Exercise task
Write out every record in full, exactly as written, please.

(Scripts that build objects)
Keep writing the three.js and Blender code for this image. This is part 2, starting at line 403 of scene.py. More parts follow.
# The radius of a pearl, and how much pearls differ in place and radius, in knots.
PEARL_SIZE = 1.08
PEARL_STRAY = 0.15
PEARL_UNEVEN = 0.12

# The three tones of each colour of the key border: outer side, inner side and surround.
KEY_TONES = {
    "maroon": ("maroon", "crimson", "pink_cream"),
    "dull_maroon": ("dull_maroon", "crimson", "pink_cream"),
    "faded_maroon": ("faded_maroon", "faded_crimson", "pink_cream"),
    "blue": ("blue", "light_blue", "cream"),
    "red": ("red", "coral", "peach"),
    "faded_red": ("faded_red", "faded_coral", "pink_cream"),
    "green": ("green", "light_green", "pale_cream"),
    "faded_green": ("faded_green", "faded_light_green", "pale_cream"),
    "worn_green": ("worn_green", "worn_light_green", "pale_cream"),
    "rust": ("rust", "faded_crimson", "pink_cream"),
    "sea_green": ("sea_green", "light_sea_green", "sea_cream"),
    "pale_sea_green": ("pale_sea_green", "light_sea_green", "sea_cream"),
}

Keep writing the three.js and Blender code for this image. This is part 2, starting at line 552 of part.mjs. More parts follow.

Written solution
Keep writing the three.js and Blender code for this image. This is part 2, starting at line 403 of scene.py. More parts follow.
# The radius of a pearl, and how much pearls differ in place and radius, in knots.
PEARL_SIZE = 1.08
PEARL_STRAY = 0.15
PEARL_UNEVEN = 0.12

# The three tones of each colour of the key border: outer side, inner side and surround.
KEY_TONES = {
    "maroon": ("maroon", "crimson", "pink_cream"),
    "dull_maroon": ("dull_maroon", "crimson", "pink_cream"),
    "faded_maroon": ("faded_maroon", "faded_crimson", "pink_cream"),
    "blue": ("blue", "light_blue", "cream"),
    "red": ("red", "coral", "peach"),
    "faded_red": ("faded_red", "faded_coral", "pink_cream"),
    "green": ("green", "light_green", "pale_cream"),
    "faded_green": ("faded_green", "faded_light_green", "pale_cream"),
    "worn_green": ("worn_green", "worn_light_green", "pale_cream"),
    "rust": ("rust", "faded_crimson", "pink_cream"),
    "sea_green": ("sea_green", "light_sea_green", "sea_cream"),
    "pale_sea_green": ("pale_sea_green", "light_sea_green", "sea_cream"),
}

Keep writing the three.js and Blender code for this image. This is part 2, starting at line 552 of part.mjs. More parts follow.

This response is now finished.